Going back to Problem 4, part 3, we realized ISPC implementation is actually slower than serial implementation when we have gangs of seven 1s and one 2.999999. First, it seems like it is impossible for ISPC to be slower than serial because serial has to run seven 1s and one 2.999999 to finish "one gang" while ISPC should only take 2.999999 amount plus alpha (interweaved with one "1" task, i think...) of time to finish "one gang" (because 1s finish earlier in parallel). Thus, only reason for the slow down must be overhead on using ISPC, work it takes to allocate tasks to separate SIMD cores (4 ALUs) or work it takes to gather returned data from different cores, or some other overheads. Are we going to talk about these overheads some time? And, how big are these overheads?

kayvonf

@raphaelk. There's one little detail you're overlooking (but you won't lose points for this since you got the gist of the question... which was to create an input that triggered maximally divergent execution).

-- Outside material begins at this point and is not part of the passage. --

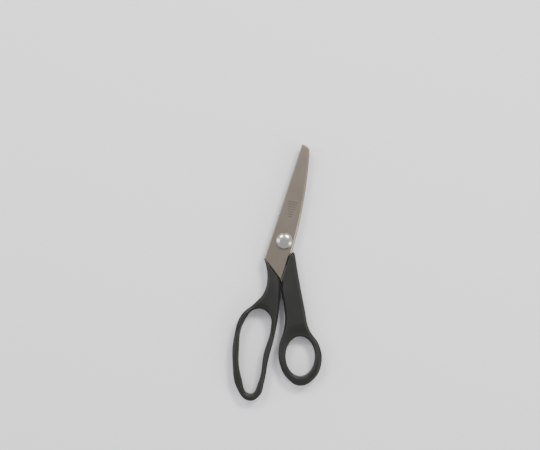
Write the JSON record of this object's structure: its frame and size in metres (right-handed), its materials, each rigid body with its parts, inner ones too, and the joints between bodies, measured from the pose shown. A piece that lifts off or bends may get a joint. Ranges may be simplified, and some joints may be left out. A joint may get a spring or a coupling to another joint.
{
  "type": "pinking shears",
  "caption": "Pinking shears with satin steel blades, zigzag cutting teeth, a domed pivot and black moulded handles with a finger loop and a thumb loop.",
  "frame": {"origin": "centre of the pivot nut's flat back face, on the pivot axis, in the plane the handles rest on", "axes": "+Y from the pivot towards the blades' tips, +Z along the pivot towards the domed bolt head, +X towards the thumb loop"},
  "size_m": [0.0748, 0.2151, 0.0147],
  "materials": {
    "blade_steel": "warm grey satin, ground",
    "handle_plastic": "black moulded plastic, semi-matte",
    "pivot_chrome": "polished",
    "pivot_washer": "natural low-friction plastic"
  },
  "bodies": {
    "finger_side": {"rear_blade": "blade_steel", "finger_handle": "handle_plastic", "pivot_bolt": "pivot_chrome", "pivot_nut": "pivot_chrome", "blade_washer": "pivot_washer", "head_washer": "pivot_washer", "nut_washer": "pivot_washer"},
    "thumb_side": {"front_blade": "blade_steel", "thumb_handle": "handle_plastic", "pivot_bushing": "pivot_washer"}
  },
  "joints": [
    {"name": "blade_pivot", "type": "hinge", "parent": "finger_side", "child": "thumb_side", "pos_m": [0, 0, 0.007], "axis": [0, 0, 1], "range_deg": [0, 40]}
  ]
}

The reason for the slowdown is not ISPC "overhead" in assignment work as you suggest. Remember that we set the gang size to eight, so the ISPC implementation is going to run all eight instances for the entire 2.999 input control sequence. However, since the gang size is 8 and the SIMD width of the GHC 5201/5205 Intel CPUs is only 4, you end up running two instructions to implement each gang operation on all eight instances. As a result the ISPC code runs twice as many instructions as a sequential implementation of 2.999. Thus, the run time is much longer than a sequential implementation handling a single 2.999 input followed by seven 1.0 inputs. We were being a little tricky here. Your assessment of the situation: that overhead would be the only reason the ISPC implementation would be slower than sequential code, would certainly be correct if the gang size was set to four.